Investing in a developing market like South Africa presents both exciting opportunities and unique challenges. For beginners, the key is to start with a solid foundation and make informed, gradual decisions.

Step 1: Define Your Goals and Risk Tolerance
Are you investing for retirement, a home, or general wealth building? The longer your horizon, the more growth-oriented your strategy can be. Understand your comfort level with market fluctuations.

Step 2: Choose Your Investment Account
In South Africa, tax-free savings accounts (TFSAs) and retirement annuities (RAs) are popular options. TFSAs allow for tax-free capital growth up to a certain limit per year, while RAs offer tax deductions and long-term savings.

Step 3: Diversify from the Start
Don’t concentrate all your funds in one sector or asset. Combine local equities, government bonds, property funds, and consider adding offshore exposure for currency hedging and global growth.

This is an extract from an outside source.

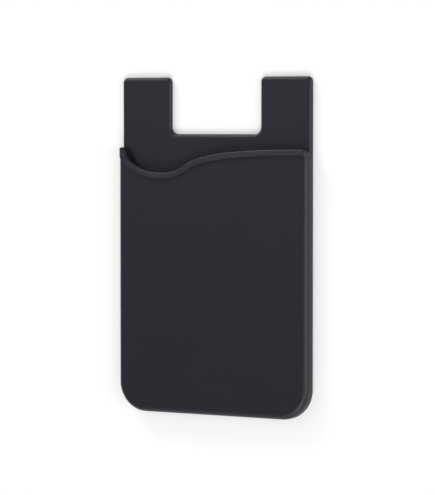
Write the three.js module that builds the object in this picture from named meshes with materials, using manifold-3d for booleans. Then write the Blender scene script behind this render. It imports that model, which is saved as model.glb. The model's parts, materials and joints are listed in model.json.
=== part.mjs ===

Step 4: Start Small and Invest Regularly
You don’t need a large amount to begin. Monthly contributions to a unit trust or ETF can build wealth steadily and help you benefit from rand-cost averaging.

Step 5: Review and Rebalance
At least once a year, check your portfolio’s performance and adjust if necessary. As your goals evolve, so should your investment strategy.

With discipline and access to the right tools, anyone can build a robust portfolio—even in a volatile or emerging economy.